Naturaleza muerta

Tatiana Acevedo Guerrero
23 de junio de 2019 - 05:30 a. m.

Hace algunas semanas la Jurisdicción Especial para la Paz se refirió a los legados de la violencia en la naturaleza y reconoció “las alteraciones que sufrieron los ciclos naturales de los ecosistemas en medio del conflicto”. Días después la Unidad de Investigación y Acusación de la Jurisdicción inició reuniones con instituciones estatales con el fin de “recaudar información que dé cuenta sobre las diferentes afectaciones sobre el medioambiente en medio del conflicto armado, para iniciar un proceso de reparación”. A través del trabajo con el Ideam, la dirección de Parques Nacionales, el ANLA y Ecopetrol, la Unidad comenzará por hacer un balance de la “total de pérdida de bosques y la dinámica de cultivos ilícitos con prioridad en los municipios de Tumaco, Barbacoas y Ricaurte, Nariño, con base en análisis de deforestación entre los años 1990 y 2017”. Distintos medios resumieron los eventos afirmando que “la JEP reconoció al medioambiente como víctima del conflicto”.

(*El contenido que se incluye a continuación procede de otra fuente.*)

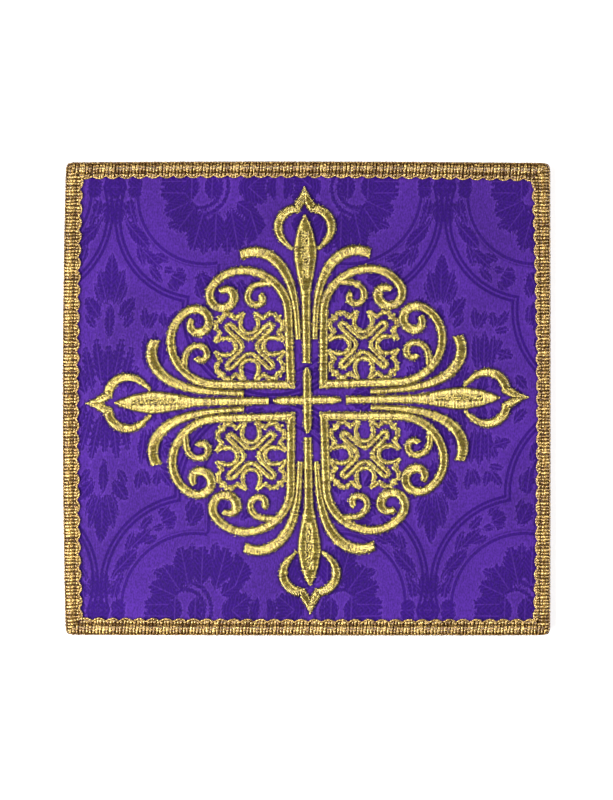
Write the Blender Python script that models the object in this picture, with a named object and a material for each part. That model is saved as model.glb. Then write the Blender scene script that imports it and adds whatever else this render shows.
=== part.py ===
"""Chalice veil: a small stiffened square of purple damask with a couched gold cross.

A flat panel of damask lies face up. A gold gimp braid is sewn round its edge, and the
cross is worked on its face in raised satin stitch: a centre cross, four spears inside
lily tips, eight horns, four frame strokes that end in scrolls, eight small scrolls and
four squares of knotted tracery.

Metres, +Z up. X runs along the panel's width and Y up the face as it is worn. The origin
is at the middle of the underside, so the panel rests on Z = 0.
"""

import math
from collections import namedtuple

import bmesh
import bpy
import numpy as np

MM = 0.001

# Layers, in mm from the surface that the veil lies on
PANEL_THICK = 2.2
CROWN = 0.4
CROWN_REACH = (74.0, 72.0)
SEWN_GAP = 0.3
UNDERSIDE_INSET = 1.7
EDGE_ROUND = 0.35
FACE_RIM = 1.3
FACE_INSETS = (8.0, 16.0, 26.0, 38.0, 52.0, 66.0)
PANEL_STEPS_A_SIDE = 16
BRAID_OVERHANG = 0.7
CORNER_RADIUS = 1.8
CORNER_PULL = 0.3
CORNER_SPREAD = 1.5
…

Con un lenguaje similar, la Sentencia T-622 de 2016, emitida por la Corte Constitucional, reconoció las alteraciones que sufrió el río Atrato a través de la guerra como “una crisis sin precedentes, originada en la contaminación de las aguas por sustancias tóxicas, erosión, empalizadas que restringen la movilidad, acumulación de basuras, sedimentación intensiva, vertimiento de residuos sólidos y líquidos al río, deforestación, taponamiento de subcuencas y brazos de navegación, y pérdida de especies; todo esto, en medio de un escenario histórico de conflicto armado”.

Además de celebrar la inclusión (cada vez más frecuente) de la naturaleza en debates estatales alrededor de la paz, el pasado y las reparaciones, es pertinente abrir una discusión acerca de las formas específicas en que se da la discusión. En discursos sobre deforestación y contaminación del río Atrato, por ejemplo, se hace énfasis en el papel del medioambiente como receptor de acciones humanas dañinas. Es decir, sobre los males que se hacen (y se hicieron) contra bosques, aguas y animales en el trascurso del conflicto armado. En este contexto vale recordar que más que un ecosistema externo (escenario de la confrontación), lo que encontramos son diferentes relaciones entre poblaciones y naturalezas. Relaciones basadas en la pesca, el lavado de la ropa y el goce se tejen entre comunidades atrateñas y su río. Estas coexisten con relaciones extractivas entre cuadrillas con retroexcavadoras que se dedican a la explotación del oro que sacan del mismo río y gozan de la protección de grupos armados.

De acuerdo con la Defensoría del Pueblo, hoy en día se llevan a cabo actividades de minería en el 76 % de los municipios de Chocó, pese a que el Estado ha otorgado menos de cinco licencias. En las últimas décadas, el oro y el platino han financiado los ejércitos y sirven para lavar los pesos del negocio del narcotráfico. Este último también es resultado de una relación entre humanos, cultivos de hoja de coca y procesos para transformarla y comercializarla.

El petróleo, el carbón, el banano, la palma africana, la caña de azúcar y las esmeraldas son otras naturalezas sobre las que se trenzan relaciones contenciosas: basta mirar la historia del puerto petrolero que es Barrancabermeja o la mina esmeraldera que es Muzo, volcar la mirada hacia el día a día del Cerrejón, explorar lo ocurrido con los sindicatos del banano en Urabá y Magdalena, sacudir los títulos de la tierra en que se sembraron la palma y la caña. Esto para no hablar de la tradición nacional de mandar a poblaciones sin tierra a “colonizar” selva para nunca tener que distribuir la tierra de manera más equitativa. Estas selvas, minas y ríos no solo reciben ataques, sino que también dejan su huella en los planes y los cuerpos de hombres y mujeres. Más que un substrato material pasivo que distintos ejércitos perjudicaron, la naturaleza ha cumplido un papel activo en los caminos de la historia y presente nacionales.